SB 300 and AB 484 Pass from Education Committees to Appropriations
Posted: Friday, June 28th, 2013
by Jessica L. Sawko
On June 26, two important bills were passed through the Senate and Assembly Education Committees. SB 300 (Hancock) which will allow for work on a new science curriculum framework based on the new science standards (anticipated adoption November 30, 2013, or sooner) to be completed by November 30, 2015. Without this bill work would not be able to even begin on the curriculum framework until July 1, 2015 – nearly two years after the adoption of new standards. The billed passed the education committee with ease. CSTA thanks Senator Hancock’s office for involving CSTA in the process and we look forward to seeing this bill through to the end.

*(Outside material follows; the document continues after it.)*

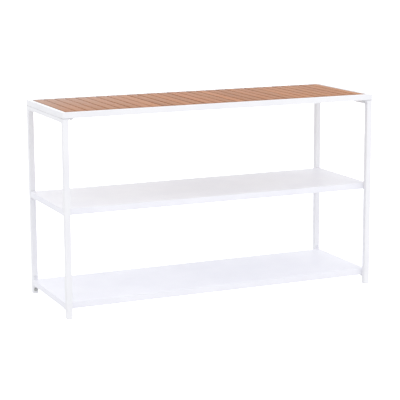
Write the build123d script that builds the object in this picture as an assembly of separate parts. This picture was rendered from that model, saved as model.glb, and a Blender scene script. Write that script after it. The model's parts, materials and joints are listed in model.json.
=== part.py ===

AB 484 (Bonilla) is a very large bill that will replace the STAR program with a new assessment system called CalMAPP21 (California Measurement of Academic Performance and Progress for the 21st Century). The primary focus of the bill is to suspend non-federally required assessments for the 2013/14 school year and offer new Common Core aligned consortium assessments in the 2014/15 school year. While dealing primarily with Common Core assessments, the bill does take some first steps in overhauling the state assessment system. As noted by the author in today’s hearing, this will not be the last bill on assessment, it is merely the first step.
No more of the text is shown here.